Like previous scenarios, for the sake of brevity, energy consumption for 32 virtual machines is shown in Fig. 16. As we can see, the proposed method uses about 30 kWh of energy for this scenario. There is a significant improvement in comparison with other methods. This energy consumption is about 35, 63, 52, and 120 in comparison with MEOO, BlindPick, eOO, and FIFO.

Fig. 16
figure 16

Energy consumption for the 2nd scenario and with 32 virtual machines (kWh)

6 Conclusion

In this paper, we have extended the ordinal optimization (OO) method and evolutionary ordinal optimization (eOO) method from stochastic virtual machine clustering to the intelligent load-balancing method for scheduling many-task workflow applications.

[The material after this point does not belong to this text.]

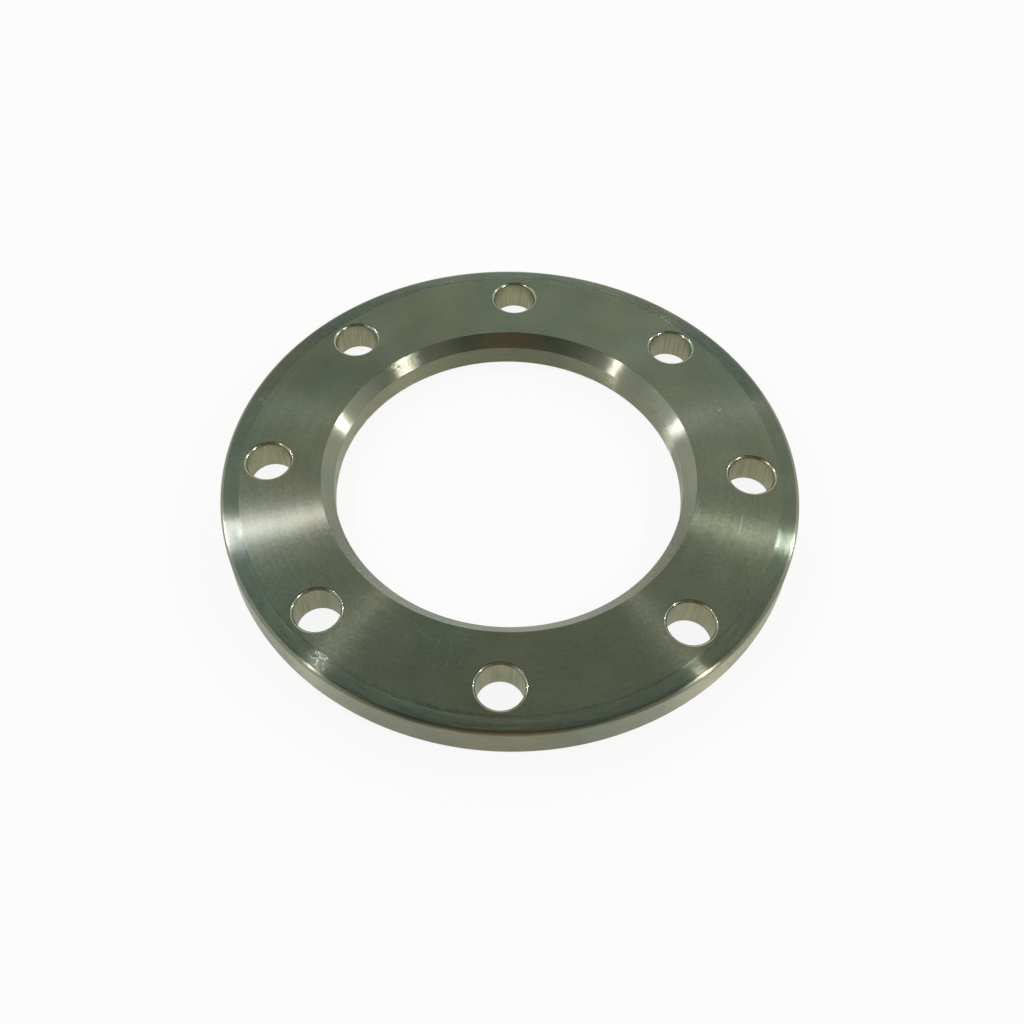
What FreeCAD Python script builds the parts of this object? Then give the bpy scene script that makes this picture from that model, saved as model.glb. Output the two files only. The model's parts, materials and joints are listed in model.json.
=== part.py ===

Also, we added replication and message passing parameters to the similarity measure to be closer to reality. Our main technical contributions are summarized below.

  1. (1)

    We proposed a Chi-square-based method for evaluating the similarity between two consecutive periods. This method includes tasks’ similarity, replications’ similarity, and message passing similarity. So, it shows a good performance in evaluating periods’ similarity.

  2. (2)

    We achieved scalability on a virtualized platform. The MSSA method reduced the makespan significantly: also, MSSA showed less overhead in comparison with MEOO, BlindPick, FIFO, and eOO.

  3. (3)

    We achieved significant improvement in terms of energy consumption in comparison with eOO, MEOO, BlindPick, and FIFO.

For further research, we suggest extending the work for evaluating this method on a real platform with a real data set.